Daron Acemoglu and James Robinson conclusively show that it is man-made political and economic institutions that underlie economic success (or lack of it). Korea, to take just one of their fascinating examples, is a remarkably homogeneous nation, yet the people of North Korea are among the poorest on earth while their brothers and sisters in South Korea are among the richest. The south forged a society that created incentives, rewarded innovation, and allowed everyone to participate in economic opportunities.

The economic success thus spurred was sustained because the government became accountable and responsive to citizens and the great mass of people. Sadly, the people of the north have endured decades of famine, political repression, and very different economic institutions—with no end in sight. The differences between the Koreas is due to the politics that created these completely different institutional trajectories.
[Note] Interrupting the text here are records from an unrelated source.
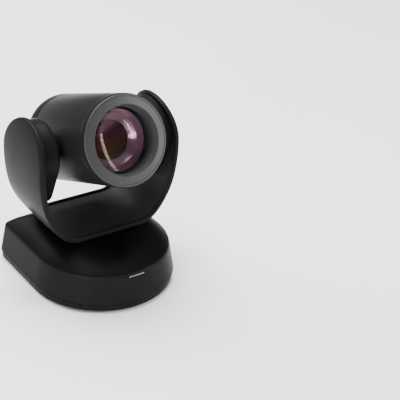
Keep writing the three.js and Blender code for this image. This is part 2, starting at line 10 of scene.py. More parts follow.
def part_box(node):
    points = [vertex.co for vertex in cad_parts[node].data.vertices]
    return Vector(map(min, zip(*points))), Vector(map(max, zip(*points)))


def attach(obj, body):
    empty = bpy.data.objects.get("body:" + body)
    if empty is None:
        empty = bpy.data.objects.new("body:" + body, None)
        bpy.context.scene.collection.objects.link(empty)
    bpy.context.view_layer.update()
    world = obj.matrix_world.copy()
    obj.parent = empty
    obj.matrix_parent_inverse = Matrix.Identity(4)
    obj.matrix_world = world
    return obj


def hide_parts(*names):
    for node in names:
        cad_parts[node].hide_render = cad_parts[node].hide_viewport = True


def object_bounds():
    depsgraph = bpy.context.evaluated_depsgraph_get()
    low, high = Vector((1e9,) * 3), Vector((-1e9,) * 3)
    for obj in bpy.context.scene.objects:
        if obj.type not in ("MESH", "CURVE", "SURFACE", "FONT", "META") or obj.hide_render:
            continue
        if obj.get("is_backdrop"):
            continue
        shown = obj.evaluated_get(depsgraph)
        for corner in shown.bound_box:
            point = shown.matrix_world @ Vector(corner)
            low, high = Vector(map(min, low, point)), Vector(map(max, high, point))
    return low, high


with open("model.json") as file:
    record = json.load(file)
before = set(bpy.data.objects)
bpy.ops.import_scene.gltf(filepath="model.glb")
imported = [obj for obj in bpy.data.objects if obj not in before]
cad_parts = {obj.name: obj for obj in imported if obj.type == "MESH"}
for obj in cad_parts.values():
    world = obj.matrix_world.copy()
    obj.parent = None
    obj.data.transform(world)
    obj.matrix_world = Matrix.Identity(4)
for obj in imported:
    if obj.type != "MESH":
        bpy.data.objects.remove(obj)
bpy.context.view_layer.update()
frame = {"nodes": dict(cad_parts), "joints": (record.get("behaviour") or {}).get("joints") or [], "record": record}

# ---------------------------------------------------------------- driving places and sizes
MM = 0.001
joints = {joint["name"]: joint for joint in frame["joints"]}
pivot = Vector(joints["tilt"]["pos_m"])
rearward = Vector(joints["zoom_slide"]["axis"])  # along the head, away from the lens
HEAD = Matrix.Translation(pivot) @ Matrix.Rotation(math.atan2(rearward.z, rearward.y), 4, "X")
PAN_Y = pivot.y

base_low, base_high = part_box("base_cover")
yoke_low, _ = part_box("yoke_shell")

NOSE_Y = PAN_Y - 17.5 * MM  # centre of the base's half-round front
BASE = {
    "half_width": base_high.x,
    "nose_reach": NOSE_Y - base_low.y,
    "rear": base_high.y,
    "corner": 11 * MM,
    "under": base_low.z,
    "band_low": 8.5 * MM,
    "band_high": 37 * MM,
    "band_inset": 5.5 * MM,
    "rear_share": 4.5 / 5.5,  # the rear leans in less than the sides
    "deck_top": base_high.z,
    "neck": 33 * MM,
    "wall": 2.4 * MM,
    "deck_power": 2.6,  # how fast the deck rises behind the band's edge
}
SEAM = {  # one of the skirt's two seams, measured from the nose's centre
    "azimuth": math.radians(44),  # from the front, to either side
    "half_width": 0.35 * MM,
    "near": 70.9 * MM,
    "far": 80 * MM,
    "top": 8 * MM,
}
YOKE = {
    "underside": yoke_low.z,
    "corner_radius": 31.3 * MM,
    "side_radius": 80.6 * MM,
    "upper_radius": 149 * MM,
    "side_centre": np.array([-5.7, 116.9]) * MM,
    "corner_angle": math.radians(42),
    "upper_angle": math.radians(12),
    "half_width": 38.3 * MM,
    "ear_z": 137 * MM,
    "wall": 3 * MM,
    "lip_depth": 6.4 * MM,
    "lip_width": 3.4 * MM,
    "lip_round": 1.1 * MM,
    "crown": 1.2 * MM,
    "rim_round": 3.0 * MM,
    "liner_depth": 4.4 * MM,
    "liner_seat": 3.3 * MM,  # where the liner's back begins, clear of the strap's wall
}
EAR = {
    "top": 31 * MM,  # radius of the housing's upper end
    "toe": 18 * MM,  # and of its lower end
    "drop": 34 * MM,  # from one centre to the other
    "wall": 2 * MM,
    "round_edge": 4.5 * MM,
    "hole": 11.3 * MM,
    "straight": 8 * MM,  # how far out the housing keeps its size
    "liner_gap": 0.2 * MM,
}
CAP_SLOT = {"rows": 6, "pitch": 6, "half_height": 1.1, "longest": 22, "shortening": 1.5}  # mm


# ---------------------------------------------------------------- mesh helpers
CREASE = math.radians(32)
BEVEL_STEPS = 3


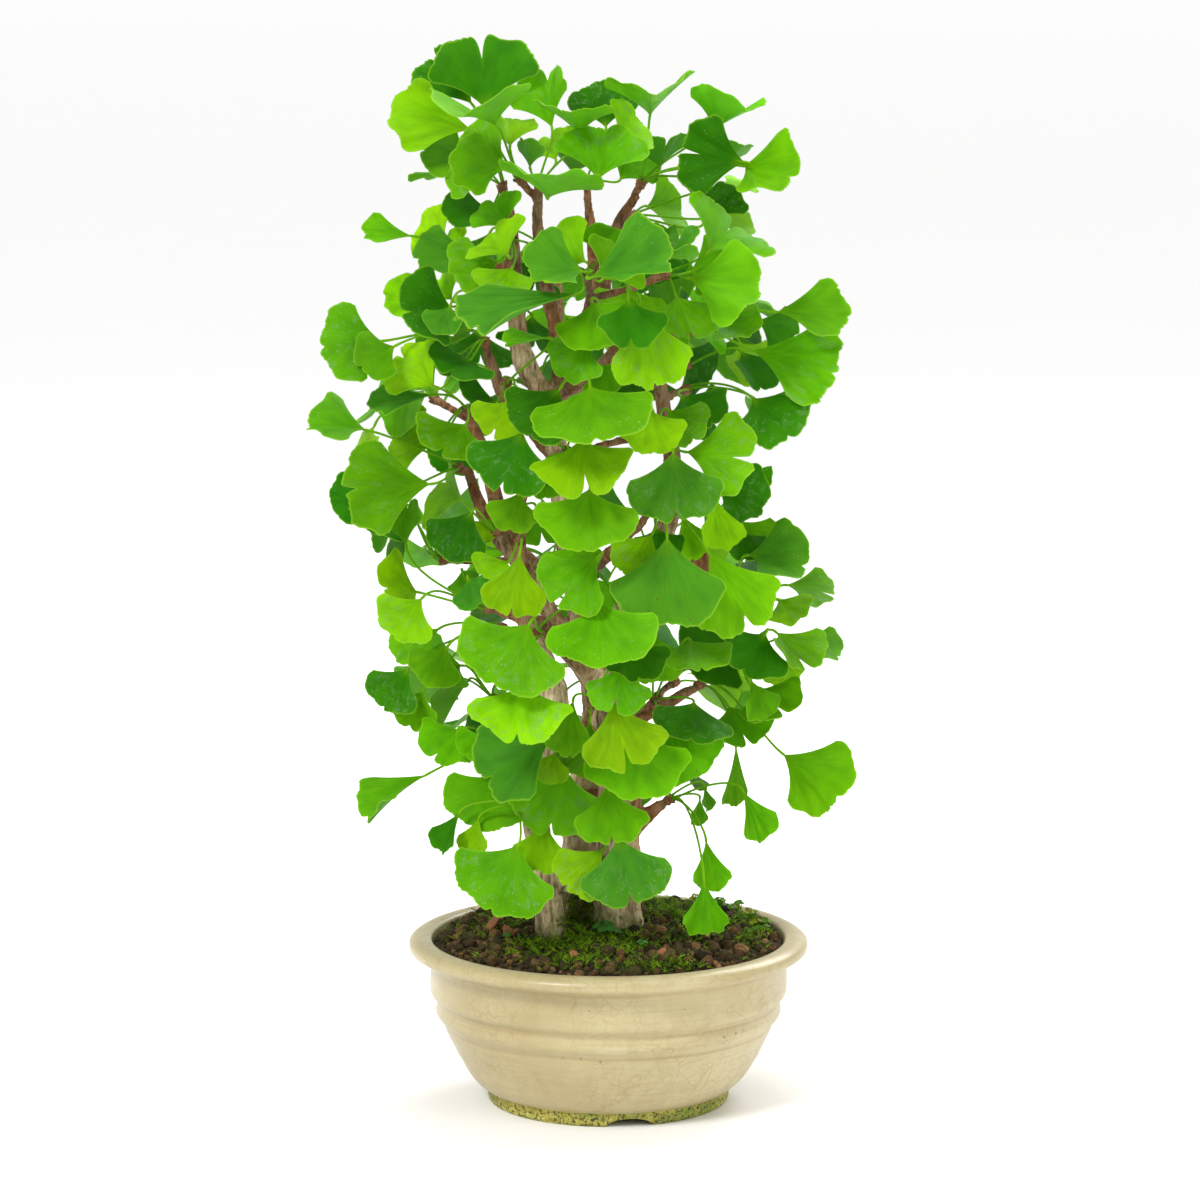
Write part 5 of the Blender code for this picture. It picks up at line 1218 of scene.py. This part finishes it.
# Pot: radius and height of its skin in millimetres, down the outside and up the inside
POT_SKIN = (
    (105.6, 96.5), (106.6, 99.2), (109.5, 100), (113, 100.1), (116.6, 99.2), (119.2, 97.4),
    (120, 95.4), (119.6, 93.2), (118, 91.6), (114.5, 90.2), (110.6, 89.2), (108.6, 87.4),
    (107.6, 84), (107.2, 78), (107.2, 72), (107.3, 67.8), (106.2, 65.2), (103.9, 63),
    (103.2, 61), (103.9, 57), (103.9, 54.4), (102.2, 51.4), (99.6, 48.8), (98.2, 45),
    (96.4, 40.4), (93.4, 34.4), (91.2, 29.6), (89, 26.2), (84.6, 18.6), (79.6, 12.6),
    (75.4, 9.4), (73.4, 8.2), (72.9, 6.6), (72.8, 4), (72.3, 1.2), (71.4, 0.2), (70.4, 0),
    (64.4, 0), (63.3, 0.5), (62.4, 2.5), (61.8, 5), (60.4, 7.4), (57, 8), (40, 8),
    (20, 8), (9.8, 8.1), (9, 8.8), (9, 14.2), (9.8, 15), (30, 15), (55, 15),
    (70, 15.2), (74.5, 17.4), (84, 30), (97.2, 50.4), (102, 70), (104.4, 84),
    (105, 91),
)
POT_ROUNDS = 240
# Foot: its arches' middles in degrees, their width and height, and the ring's radii
ARCHES = (-80.0, 40.0, 160.0)
ARCH_WIDTH, ARCH_HEIGHT, ARCH_CUT = 26.0, 5.0, 5.2
FOOT_RADIUS, FOOT_INSIDE, FOOT_OUTSIDE, FOOT_TOP = 67.5, 61.0, 73.0, 5.6
# Heights in metres of the grooves that are drawn darker
GROOVES = (0.0875, 0.0612, 0.0478)


def arch_height(radius, height, turn):
    """Height of a point of the foot, lifted where an arch opens it."""
    if FOOT_INSIDE * MM <= radius <= FOOT_OUTSIDE * MM and height < FOOT_TOP * MM:
        for arch in ARCHES:
            away = FOOT_RADIUS * math.sin(turn - math.radians(arch)) / (ARCH_WIDTH / 2)
            if abs(away) < 1.0 and math.cos(turn - math.radians(arch)) > 0:
                lift = ARCH_HEIGHT * math.sqrt(1.0 - away * away) * MM
                height = max(height, min(lift, ARCH_CUT * MM))
    return height


def build_pot():
    """Thrown stoneware with soft ridges that aren't quite level, on a foot with three arches."""
    skin = [(radius * MM, height * MM, 0.0, 0.0) for radius, height in POT_SKIN + POT_SKIN[:1]]
    profile = curve_through(skin, math.inf)[:-1]
    points = []
    for radius, height, _, _ in profile:
        outside = radius > 72.5 * MM and 9 * MM < height < 96 * MM
        for k in range(POT_ROUNDS):
            turn = math.tau * k / POT_ROUNDS
            x, y = math.cos(turn), math.sin(turn)
            r = radius
            if outside:
                r += noise.noise(Vector((x * 1.3, y * 1.3, height * 55))) * 0.45 * MM
                r += noise.noise(Vector((x, y, height * 170))) * 0.22 * MM
            z = arch_height(radius, height, turn)
            points.append((POT_AXIS.x + r * x, POT_AXIS.y + r * y, z))
    faces = flipped(grid_faces(len(profile), POT_ROUNDS, closed=True))
    last = (len(profile) - 1) * POT_ROUNDS
    for k in range(POT_ROUNDS):
        j = (k + 1) % POT_ROUNDS
        faces.append((k, j, last + j, last + k))
    piece = Cloth().add(points, faces).build("glazed_pot", (glaze_material(),), sharp=50)
    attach(piece, "root")
    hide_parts("pot")


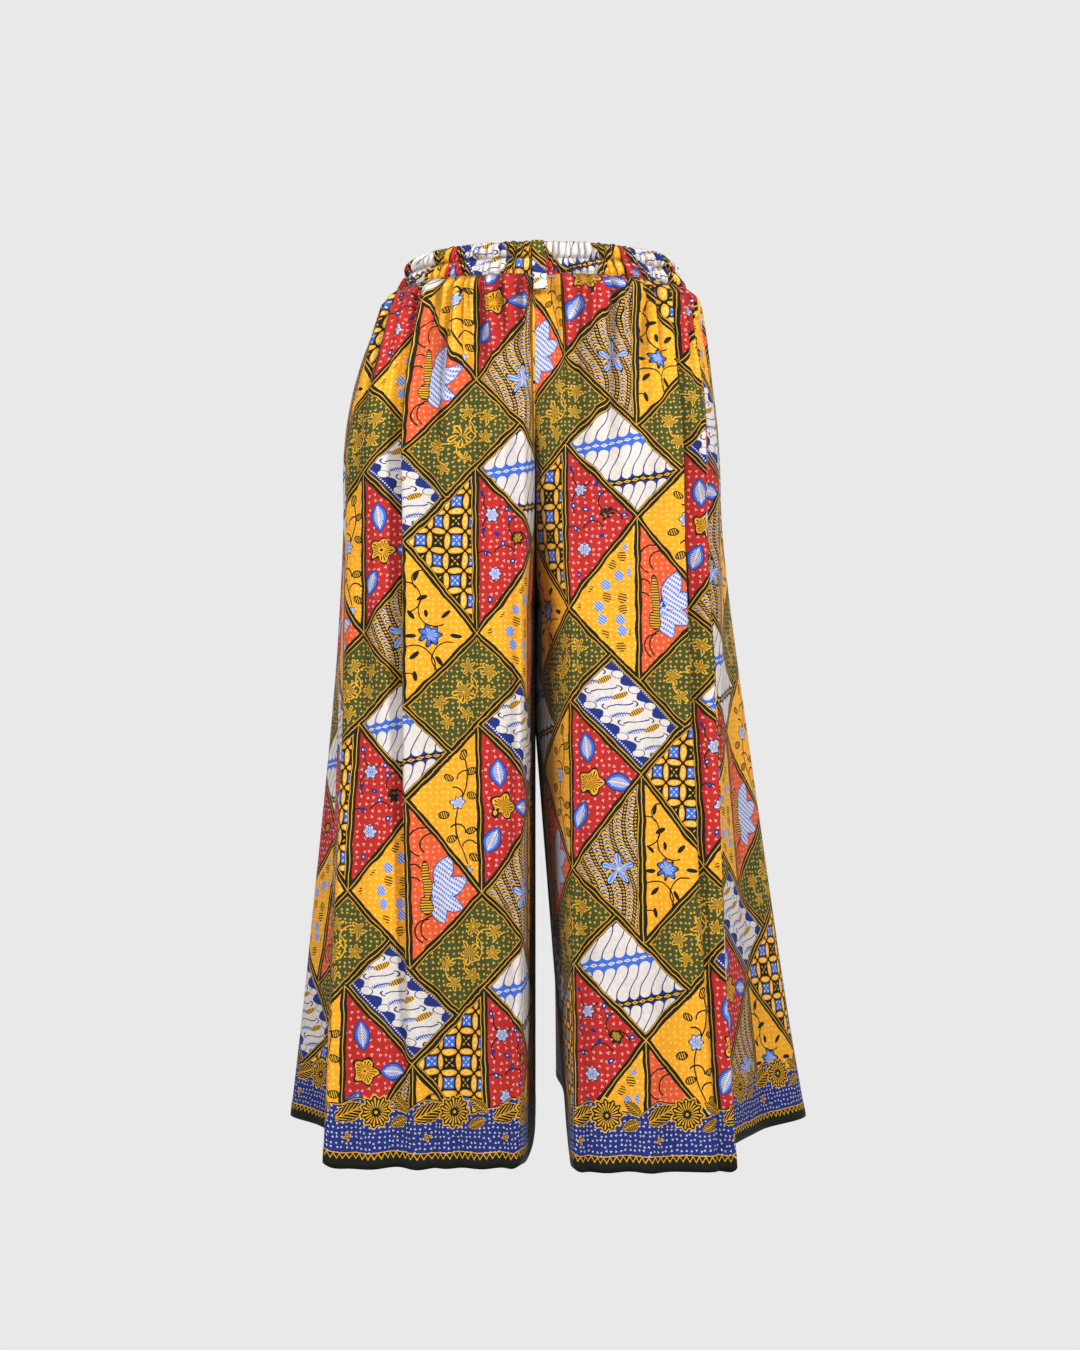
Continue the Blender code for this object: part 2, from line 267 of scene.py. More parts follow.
def drapeRelief(side, places, z):
    # long soft troughs and ridges of slack cloth, no two alike
    draws = np.random.default_rng(drape["seed"] + side)
    relief = np.zeros((len(z), len(places)))
    for number in range(drape["count"]):
        middle = (number + draws.uniform(*drape["middles"])) / drape["count"] * lastPlace(side)
        width = draws.uniform(*drape["widths"])
        top = draws.uniform(*drape["tops"])
        low = top - draws.uniform(*drape["lengths"])
        depth = draws.uniform(*drape["depths"]) * drape["depth"] * draws.choice(drape["signs"])
        lean = draws.uniform(-1, 1) * drape["lean"]
        along = np.clip((z - low) / (top - low), 0, 1)[:, None]
        window = np.sin(math.pi * along) ** drape["ease"]
        centre = middle + lean * (0.5 - along)
        relief += depth * window * np.exp(-((places[None, :] - centre) / width) ** 2)
    return relief


def clothSurface(side, places, z, fine=True):
    # outer face of a leg's cloth, heights by places by x, y, z
    flat = splineThrough(sectionChain(side, z), places)
    drop = (bandLowZ - z)[:, None]
    fade = np.clip(1 - drop / body["gatherReach"], 0, 1) ** body["gatherEase"]
    start = mixed(body["gatherSeamShare"], 1.0, np.clip(drop / body["gatherStart"], 0, 1))
    out = body["gatherOut"] * fade * start * gatherWave(side, places)[None, :]
    if fine:
        outside = onOutside(side, places)[None, :]
        ridges = sum(gatherRidges(side, places, z, kind)[0] for kind in (wideGathers, fineGathers))
        relief = ridges * mixed(cloth["seamShare"], 1, start) + drapeRelief(side, places, z)
        out = out * cloth["formShare"] + relief * outside
        swell = np.clip(drop / cloth["puffStart"], 0, 1) * np.exp(-(drop / cloth["puffReach"]) ** 2)
        out = out + cloth["puff"] * swell * outside
        out = out + cloth["hemTurnOut"] * (z < body["hemZ"] + cloth["hemTurn"])[:, None]
    outX, outY = ringOutward(foldAngle(side, places))
    flat[..., 0] += out * outX
    flat[..., 1] += out * outY
    return np.dstack([flat, np.broadcast_to(z[:, None], out.shape)])


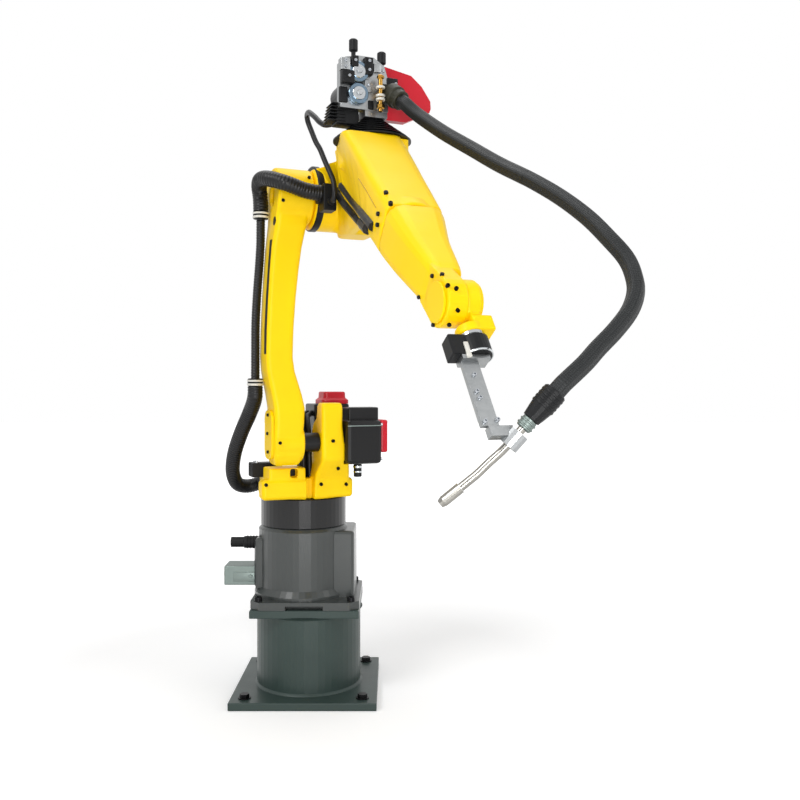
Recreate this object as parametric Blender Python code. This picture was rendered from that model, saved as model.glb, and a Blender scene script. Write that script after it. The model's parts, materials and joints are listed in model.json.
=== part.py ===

Based on fifteen years of original research Acemoglu and Robinson marshall extraordinary historical evidence from the Roman Empire, the Mayan city-states, medieval Venice, the Soviet Union, Latin America, England, Europe, the United States, and Africa to build a new theory of political economy with great relevance for the big questions of today, including:

- China has built an authoritarian growth machine. Will it continue to grow at such high speed and overwhelm the West?

- Are America’s best days behind it? Are we moving from a virtuous circle in which efforts by elites to aggrandize power are resisted to a vicious one that enriches and empowers a small minority?

- What is the most effective way to help move billions of people from the rut of poverty to prosperity? More philanthropy from the wealthy nations of the West? Or learning the hard-won lessons of Acemoglu and Robinson’s breakthrough ideas on the interplay between inclusive political and economic institutions?

Why Nations Fail will change the way you look at—and understand—the world.